## Your goal
Reproduce the material in full, exactly as written.
+ + +
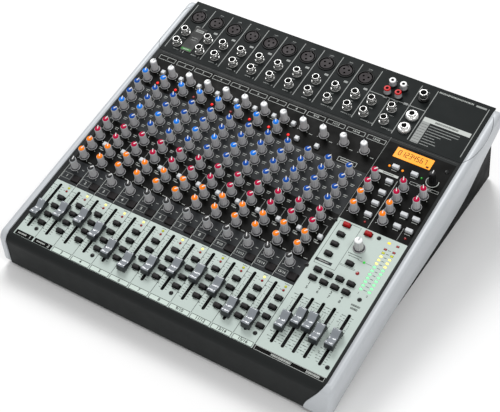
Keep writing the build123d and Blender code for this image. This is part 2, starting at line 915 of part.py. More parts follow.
pointers = [-30, 10, -20, -25, 15, -35, -15, 20, -10, -25, 5]
for (row, place), pointer in zip(strip_knob_places.items(), pointers):
    body, cap = turning_knob(place, pointer=pointer)
    with BuildPart() as knob:
        add(body)
        add(cap)
    save(knob, f"{row}_knob")

big_knobs = {"phones_knob": (phones_place, 1.18), "effects_knob": (encoder_place, 0.95)}
for name, (place, scale) in big_knobs.items():
    body, cap = turning_knob(place, scale)
    with BuildPart() as knob:
        add(body)
        add(cap)
    save(knob, name)


# Faders: a saddle-shaped cap on a metal slider
def fader(x, v):
    """A fader cap centred on (x, v), and its slider down in the channel."""
    half = cap_length / 2
    with BuildPart(mode=Mode.PRIVATE) as cap:
        with BuildSketch(side(x - cap_width / 2)):
            with BuildLine():
                Line((v - half, cap_base), (v + half, cap_base))
                Line((v + half, cap_base), (v + half - 1.2, cap_top - 1.0))
                Line((v + half - 1.2, cap_top - 1.0), (v + half - 2.6, cap_top))
                ThreePointArc(
                    (v + half - 2.6, cap_top), (v, cap_dip), (v - half + 2.6, cap_top)
                )
                Line((v - half + 2.6, cap_top), (v - half + 1.2, cap_top - 1.0))
                Line((v - half + 1.2, cap_top - 1.0), (v - half, cap_base))
            make_face()
        extrude(amount=cap_width)
        fillet(cap.edges().filter_by(GeomType.CIRCLE), 0.8)
        with Locations(slope.location * Location((x, v, cap_base))):
            Box(1.4, 5.2, 9, mode=Mode.SUBTRACT)
    with BuildPart(slope, mode=Mode.PRIVATE) as slider:
        with Locations((x, v, -6.5)):
            Box(1.2, 5, cap_base + 6.5 + 4.2, align=UP)
        with Locations((x, v, channel_foot + channel_wall + 0.5)):
            Box(5.8, 6, channel_height - 2 * channel_wall - 1, align=UP)
    return cap.part, slider.part


for name, (x, v) in fader_rest.items():
    cap, slider = fader(x, v)
    with BuildPart() as whole:
        add(cap)
        add(slider)
    save(whole, name)

# Power supply on the tray, and the ribbon cables between the boards
supply_board_z = foot_height + sheet + 6
with BuildPart() as power_supply:
    with Locations((-60, 95, supply_board_z)):
        Box(150, 80, board_thick, align=UP)
    with Locations((-100, 95, supply_board_z + board_thick + 0.05)):
        Box(44, 50, 34, align=UP)
        Box(52, 40, 26, align=UP)
    with Locations((-30, 75, supply_board_z + board_thick + 0.05)):
        Box(60, 3, 28, align=UP)
        with GridLocations(9, 0, 7, 1):
            Box(1.5, 14, 28, align=UP)
    with Locations(*[(x, 115, supply_board_z + board_thick + 0.05) for x in (-50, -25)]):
        Cylinder(9, 26, align=UP)
    posts = [(x, y, foot_height + sheet + 0.05) for x in (-128, 8) for y in (62, 128)]
    with Locations(*posts):
        Cylinder(3, 5.9, align=UP)
save(power_supply, "power_supply")

ribbon_thick = 1.0
board_under = -board_drop - board_thick - 0.1
connector_under = -connector_board_drop - board_thick - 0.1
ribbon_low = connector_under - 10
with BuildPart() as ribbon_cables:
    for x in (-120, 10, 120):
        with BuildSketch(side(x - 15)):
            with BuildLine() as route:
                Polyline(
                    (215, board_under),
                    (218, ribbon_low),
                    (262, ribbon_low - 4),
                    (262, connector_under),
                    (262 + ribbon_thick, connector_under),
                    (262 + ribbon_thick, ribbon_low - 4 - ribbon_thick),
                    (217, ribbon_low - ribbon_thick),
                    (214, board_under),
                    close=True,
                )
            make_face()
        extrude(amount=30)
save(ribbon_cables, "ribbon_cables")
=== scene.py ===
"""Looks of a desk mixing console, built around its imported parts.

Blender units are metres. Most of it is laid out on the slope, the plane of the control surface,
in millimetres: x to the right, v up the slope (0 at the back end of the fader slots) and w out
of the surface.
"""

import json
import math
import random

import bmesh
import bpy
import numpy as np
from mathutils import Matrix, Vector
from mathutils.bvhtree import BVHTree
from mathutils.geometry import delaunay_2d_cdt


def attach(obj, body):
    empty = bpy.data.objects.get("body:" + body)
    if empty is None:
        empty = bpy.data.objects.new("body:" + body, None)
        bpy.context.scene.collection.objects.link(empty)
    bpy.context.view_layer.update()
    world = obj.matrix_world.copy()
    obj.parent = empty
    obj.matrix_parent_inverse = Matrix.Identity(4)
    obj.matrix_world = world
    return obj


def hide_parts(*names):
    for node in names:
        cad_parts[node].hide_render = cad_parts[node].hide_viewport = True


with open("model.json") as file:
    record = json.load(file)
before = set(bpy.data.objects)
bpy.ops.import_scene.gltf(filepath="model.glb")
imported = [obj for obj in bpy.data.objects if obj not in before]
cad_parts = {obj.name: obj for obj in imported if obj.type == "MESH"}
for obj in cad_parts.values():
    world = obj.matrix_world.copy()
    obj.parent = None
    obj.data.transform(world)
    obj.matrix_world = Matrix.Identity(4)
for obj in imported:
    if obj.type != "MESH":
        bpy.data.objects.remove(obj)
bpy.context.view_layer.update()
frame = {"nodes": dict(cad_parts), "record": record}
rng = random.Random(7)

MM = 0.001
CONSOLE = "console"
tilt = math.radians(12.0)
slope_origin = Vector((0.0, -127.2, 68.6)) * MM
back_v = 323.8
SLOPE = Matrix.Translation(slope_origin) @ Matrix.Rotation(tilt, 4, "X") @ Matrix.Scale(MM, 4)
REAR = SLOPE @ Matrix(((-1, 0, 0, 0), (0, 0, 1, back_v), (0, 1, 0, 0), (0, 0, 0, 1)))

# ------ materials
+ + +
## Task solution
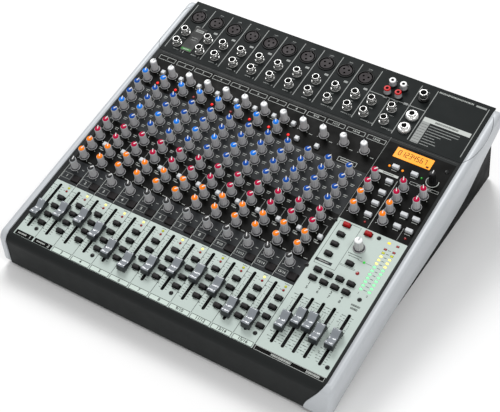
Keep writing the build123d and Blender code for this image. This is part 2, starting at line 915 of part.py. More parts follow.
pointers = [-30, 10, -20, -25, 15, -35, -15, 20, -10, -25, 5]
for (row, place), pointer in zip(strip_knob_places.items(), pointers):
    body, cap = turning_knob(place, pointer=pointer)
    with BuildPart() as knob:
        add(body)
        add(cap)
    save(knob, f"{row}_knob")

big_knobs = {"phones_knob": (phones_place, 1.18), "effects_knob": (encoder_place, 0.95)}
for name, (place, scale) in big_knobs.items():
    body, cap = turning_knob(place, scale)
    with BuildPart() as knob:
        add(body)
        add(cap)
    save(knob, name)


# Faders: a saddle-shaped cap on a metal slider
def fader(x, v):
    """A fader cap centred on (x, v), and its slider down in the channel."""
    half = cap_length / 2
    with BuildPart(mode=Mode.PRIVATE) as cap:
        with BuildSketch(side(x - cap_width / 2)):
            with BuildLine():
                Line((v - half, cap_base), (v + half, cap_base))
                Line((v + half, cap_base), (v + half - 1.2, cap_top - 1.0))
                Line((v + half - 1.2, cap_top - 1.0), (v + half - 2.6, cap_top))
                ThreePointArc(
                    (v + half - 2.6, cap_top), (v, cap_dip), (v - half + 2.6, cap_top)
                )
                Line((v - half + 2.6, cap_top), (v - half + 1.2, cap_top - 1.0))
                Line((v - half + 1.2, cap_top - 1.0), (v - half, cap_base))
            make_face()
        extrude(amount=cap_width)
        fillet(cap.edges().filter_by(GeomType.CIRCLE), 0.8)
        with Locations(slope.location * Location((x, v, cap_base))):
            Box(1.4, 5.2, 9, mode=Mode.SUBTRACT)
    with BuildPart(slope, mode=Mode.PRIVATE) as slider:
        with Locations((x, v, -6.5)):
            Box(1.2, 5, cap_base + 6.5 + 4.2, align=UP)
        with Locations((x, v, channel_foot + channel_wall + 0.5)):
            Box(5.8, 6, channel_height - 2 * channel_wall - 1, align=UP)
    return cap.part, slider.part


for name, (x, v) in fader_rest.items():
    cap, slider = fader(x, v)
    with BuildPart() as whole:
        add(cap)
        add(slider)
    save(whole, name)

# Power supply on the tray, and the ribbon cables between the boards
supply_board_z = foot_height + sheet + 6
with BuildPart() as power_supply:
    with Locations((-60, 95, supply_board_z)):
        Box(150, 80, board_thick, align=UP)
    with Locations((-100, 95, supply_board_z + board_thick + 0.05)):
        Box(44, 50, 34, align=UP)
        Box(52, 40, 26, align=UP)
    with Locations((-30, 75, supply_board_z + board_thick + 0.05)):
        Box(60, 3, 28, align=UP)
        with GridLocations(9, 0, 7, 1):
            Box(1.5, 14, 28, align=UP)
    with Locations(*[(x, 115, supply_board_z + board_thick + 0.05) for x in (-50, -25)]):
        Cylinder(9, 26, align=UP)
    posts = [(x, y, foot_height + sheet + 0.05) for x in (-128, 8) for y in (62, 128)]
    with Locations(*posts):
        Cylinder(3, 5.9, align=UP)
save(power_supply, "power_supply")

ribbon_thick = 1.0
board_under = -board_drop - board_thick - 0.1
connector_under = -connector_board_drop - board_thick - 0.1
ribbon_low = connector_under - 10
with BuildPart() as ribbon_cables:
    for x in (-120, 10, 120):
        with BuildSketch(side(x - 15)):
            with BuildLine() as route:
                Polyline(
                    (215, board_under),
                    (218, ribbon_low),
                    (262, ribbon_low - 4),
                    (262, connector_under),
                    (262 + ribbon_thick, connector_under),
                    (262 + ribbon_thick, ribbon_low - 4 - ribbon_thick),
                    (217, ribbon_low - ribbon_thick),
                    (214, board_under),
                    close=True,
                )
            make_face()
        extrude(amount=30)
save(ribbon_cables, "ribbon_cables")
=== scene.py ===
"""Looks of a desk mixing console, built around its imported parts.

Blender units are metres. Most of it is laid out on the slope, the plane of the control surface,
in millimetres: x to the right, v up the slope (0 at the back end of the fader slots) and w out
of the surface.
"""

import json
import math
import random

import bmesh
import bpy
import numpy as np
from mathutils import Matrix, Vector
from mathutils.bvhtree import BVHTree
from mathutils.geometry import delaunay_2d_cdt


def attach(obj, body):
    empty = bpy.data.objects.get("body:" + body)
    if empty is None:
        empty = bpy.data.objects.new("body:" + body, None)
        bpy.context.scene.collection.objects.link(empty)
    bpy.context.view_layer.update()
    world = obj.matrix_world.copy()
    obj.parent = empty
    obj.matrix_parent_inverse = Matrix.Identity(4)
    obj.matrix_world = world
    return obj


def hide_parts(*names):
    for node in names:
        cad_parts[node].hide_render = cad_parts[node].hide_viewport = True


with open("model.json") as file:
    record = json.load(file)
before = set(bpy.data.objects)
bpy.ops.import_scene.gltf(filepath="model.glb")
imported = [obj for obj in bpy.data.objects if obj not in before]
cad_parts = {obj.name: obj for obj in imported if obj.type == "MESH"}
for obj in cad_parts.values():
    world = obj.matrix_world.copy()
    obj.parent = None
    obj.data.transform(world)
    obj.matrix_world = Matrix.Identity(4)
for obj in imported:
    if obj.type != "MESH":
        bpy.data.objects.remove(obj)
bpy.context.view_layer.update()
frame = {"nodes": dict(cad_parts), "record": record}
rng = random.Random(7)

MM = 0.001
CONSOLE = "console"
tilt = math.radians(12.0)
slope_origin = Vector((0.0, -127.2, 68.6)) * MM
back_v = 323.8
SLOPE = Matrix.Translation(slope_origin) @ Matrix.Rotation(tilt, 4, "X") @ Matrix.Scale(MM, 4)
REAR = SLOPE @ Matrix(((-1, 0, 0, 0), (0, 0, 1, back_v), (0, 1, 0, 0), (0, 0, 0, 1)))

# ------ materials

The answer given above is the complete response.